Taming the African beast

The failure of successive governments to address economic security in Kenya, not tribal tensions, are chiefly responsible for the wave of violence that gripped the nation following the recent presidential election. Constitutional reform is needed to address the abuses and failures of successive presidents. By Paul Goldsmith in Kenya


In his 1993 book, Pandemonium, Daniel Moynihan's predicted that managing ethnicity, sub-nationalism, and politics of identity will prove to be the greatest challenge facing the world. Kenya, a country the size of France, but whose ethnic, cultural, and economic diversity exceeds that of the continental Europe, is one the world's important laboratories in respect to this problem.

Until the start of January, Kenya enjoyed the reputation of being one the more successful nations at managing the task. The deeply flawed outcome left a polarized nation; “The election has turned us into two tribes,” a friend of mine in Meru observed, “those of us in Central Province and Mt Kenya are one—and the rest of Kenyans are the other.” Even though events of the past week have brought Kenya to the brink of the abyss, there is still hope that the damage might be undone.

Explanations for Kenya's progress include state and community investment in education, income growth fueled by the commercialization of small-scale agriculture, alliances between state elites and the Asian merchant class, and a difficult to muzzle free press. While independent Kenya has managed to navigate the diverse crises arising over the past 35 years relatively well by African standards, this should not be construed as evidence of an enlightened political dispensation.

Observers tend to see the issues highlighted during the election campaigns, and the explosion of violence that followed it, through the prism of Kenya's divided ethnic landscape. But they are not.

Despite its liberal trappings, the Kenya state has always been a dangerous animal. The state, not the tribes, has been behind most the nation's communal violence, and four decades after independence it remains difficult to tame. 

Upon ascending the presidency of independent Kenya in 1963, Jomo Kenyatta restored the top-heavy legal structure of the colonial state. Daniel arap Moi, in contrast to Kenyatta's non-nonsense authoritarian, ruled through a combination of populism and patrimonial machine politics. Despite obvious political frailties that led the Kenyatta elite to dismiss him as a “passing cloud,' President Moi survived in power for 24 years.

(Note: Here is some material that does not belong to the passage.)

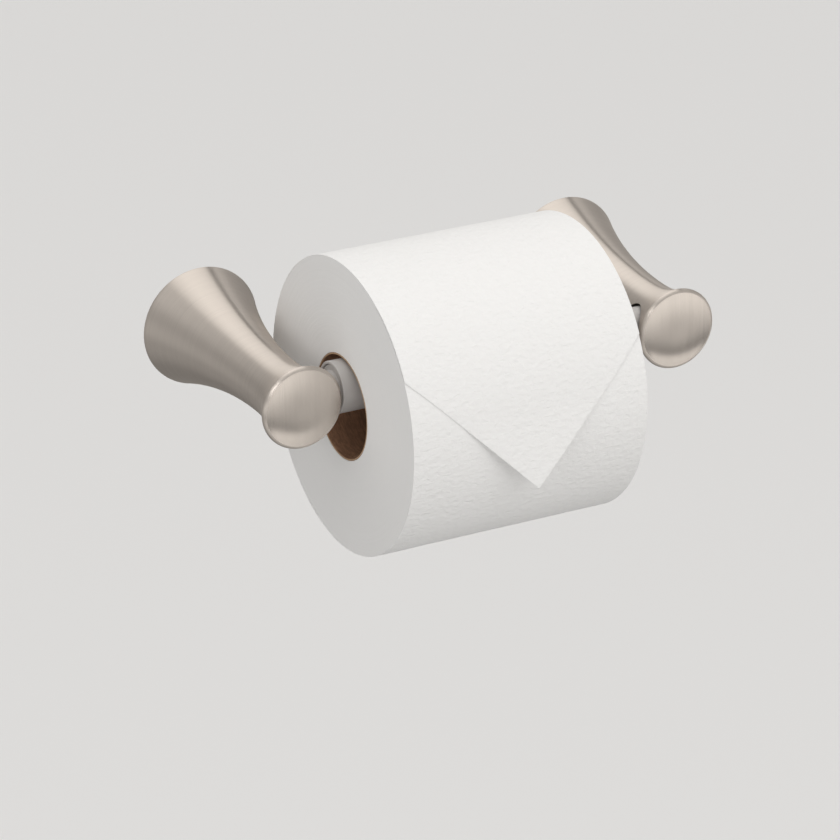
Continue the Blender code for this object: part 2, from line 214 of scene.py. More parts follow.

During his tenure Moi evolved into a master trickster adept at exploiting the personal foibles and opportunism of Kenya's political class. This induced Kenya's opposition to adopt constitutional reform as their rallying call after Moi prevailed in the multi-party elections of1992, only to see Moi win more convincingly in 1997.

Many Kenyans assumed that the ascent of Mwai Kibaki to the Presidency in 2002 under the banner of the National Alliance Rainbow Coalition (NARC) marked a new political era. They assumed national governance would more closely reflect the dynamic qualities of Kenya society—and that a new constitution would bring them in line.

But NARC fractured along the contours of the submerged but very real power Kenya map that emerged after 1963.

The Kibaki administration revived the economy, reformed the civil service, and can claim many other successes. Before the 2007 elections, one could have argued that despite the ethnicity of many high-ranking appointees and administrators, Kenya was gradually becoming a less friendly environment for ethnic chauvinism and the other demons Moynihan named.

Unfortunately, the elections demonstrated that embedded qualities of Kenya's political culture cultivated during the Kenyatta and Moi regimes—political trickery, fiscal larceny, incitement—are also present in the Kibaki state. The opacity and presumed impunity characterizing the aftermath of the exercise echoed Stalin's brazen adage: "The people who cast the votes decide nothing. The people who count the votes decide everything."

The crisis engulfing Kenya today stems from the same issues of checks on power, resource tenure, participation and decision-making, and citizenship facing the new republic in 1963.

Since Uhuru, politicians have found it expedient to sweep these problems under the carpet. Today, however, Kenyans are too aware, educated, and connected to accept myths like the divine rights of ‘tribes' or the prerogative incumbents in Africa must prevail.

The stakes are also too high. Kenya's regional neighbors have the capacity to absorb the capital flight, while prospects for spiraling communal violence militate against the usual behind-the-scenes brokering by political elites.

Problem-solving imperatives have always driven Kenya's political development. In a crucible where conflict and intensifying crisis morph into forces rolling back state power, the indication is that the long-overdue constitutional makeover promised by all the political parties will be intrinsic to the eventual solution.

Paul Goldsmith is a Kenyan political analyst and anthropologist.